The last day

Uit Wikipedia, de vrije encyclopedie

The last day (De laatste dag) is een kort verhaal van de Amerikaanse schrijver Richard Matheson. Het verhaal dateert uit 1953 en is sindsdien in verschillende tijdschriften en verhalenbundels uitgekomen.

Het verhaal wordt verteld vanuit het ik-perspectief van een jongeman die de laatste dag van de wereld meemaakt. De zon is opgezwollen tot een Rode Reus en staat op het punt de Aarde te verzwelgen. De hoofdpersoon, Richard, ziet hoe verschillende mensen de laatste dag doorbrengen: met seks, geweld, zelfmoord, of zelfs door gewoon te werken of de dagelijkse routine af te werken alsof er niets aan de hand is. Sommigen geven zich over aan lusten, anderen sterven waardig. Hij besluit uiteindelijk terug te keren naar de persoon die hem het dierbaarst is: zijn moeder.

Het verhaal[bewerken | brontekst bewerken]

Leeswaarschuwing: Onderstaande tekst bevat details over de inhoud of de afloop van het verhaal.

Richard wordt naakt wakker op de ochtend van de laatste dag, in een appartement vol naakte lichamen en lege flessen. Buiten vult de opgezwollen rode zon het hele uitspansel. Hij en zijn vrienden, beseffend dat het er toch niet meer toe doet, hebben besloten de laatste dag door te brengen door middel van een drank- en seksorgie, die de avond ervoor al is begonnen. Zijn vriend Charlie is dood, omgekomen door roekeloos gedrag met een revolver. Wat maakt het immers uit? Morgen is iedereen toch dood. Elektriciteit is er niet meer, maar vreemd genoeg blijken er nog wel water en gas te zijn.

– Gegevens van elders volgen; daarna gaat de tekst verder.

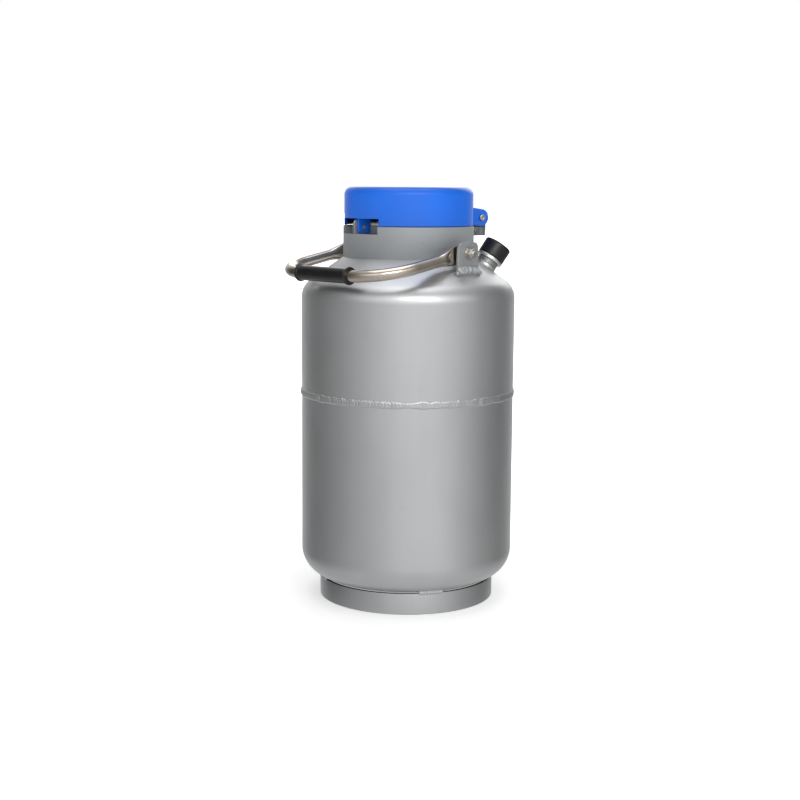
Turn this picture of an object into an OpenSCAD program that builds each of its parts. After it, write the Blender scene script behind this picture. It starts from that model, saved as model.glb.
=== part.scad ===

Sommige mensen hebben er dus blijkbaar toch voor gekozen de laatste dag werkend door te brengen.

Richard heeft een gesprek met zijn vrienden Norman en Spencer. Terwijl Spencer wil doorgaan met de orgie, wil Norman naar huis en vraagt of Richard hem niet weg wil brengen met de auto. Maar Richard twijfelt. Hij wilde nou juist niet bij zijn eigen moeder zijn omdat ze zeer gelovig is en hij van haar verveemd is omdat hij zelf niet gelovig is. Hij is bang dat ze hem aan het bidden wil proberen te krijgen. Toch staat Richard in tweestrijd: na het verlies van zijn liefde Mary zijn zijn moeder en zus de belangrijkste personen in zijn leven. Richard gaat overstag en terwijl Spencer terug naar de orgie gaat, vertrekken Richard en Norman.

Een bizarre rit door New York volgt, waarin de twee zien hoe mensen de laatste dag doorbrengen. Velen hebben al zelfmoord gepleegd. De kerken zijn afgeladen vol. Anderen vertonen extreem roekeloos of gewelddadig gedrag. Weer anderen vluchten in drugs, drank of seks. En in Normans straat honkballen kinderen alsof er niks aan de hand is. Richard zet Norman bij zijn ouders af. Enerzijds verlangend, anderzijds met lood in de schoenen, rijdt hij naar huis.

Daar treft hij zijn moeder, zijn zus Grace, zijn zwager Ray en zijn vijfjarige nichtje Doris aan. Ze brengen de middag samen door en aan het eind van het diner nemen Grace en Ray een overdosis slaappillen in en dienen die ook aan Doris toe. Ze trekken zich terug in de slaapkamer en slapen daar in. Richard zit met zijn moeder voor het huis en kijkt naar de rode gloed. Hij besluit geen zelfmoord te plegen maar bij haar te blijven tot het eind. Hij vraagt zijn moeder waarom ze niet over het geloof is begonnen, en ze zegt vol vertrouwen dat dat niet hoeft omdat ze voor hen beiden zal geloven. Ze zegt dat de rode gloed mooi is en dat God een vuurrood gordijn neerlaat na het optreden van de levende wezens op Aarde. Richard en zijn moeder realiseren zich dat ze ondanks alle verwijdering van elkaar houden.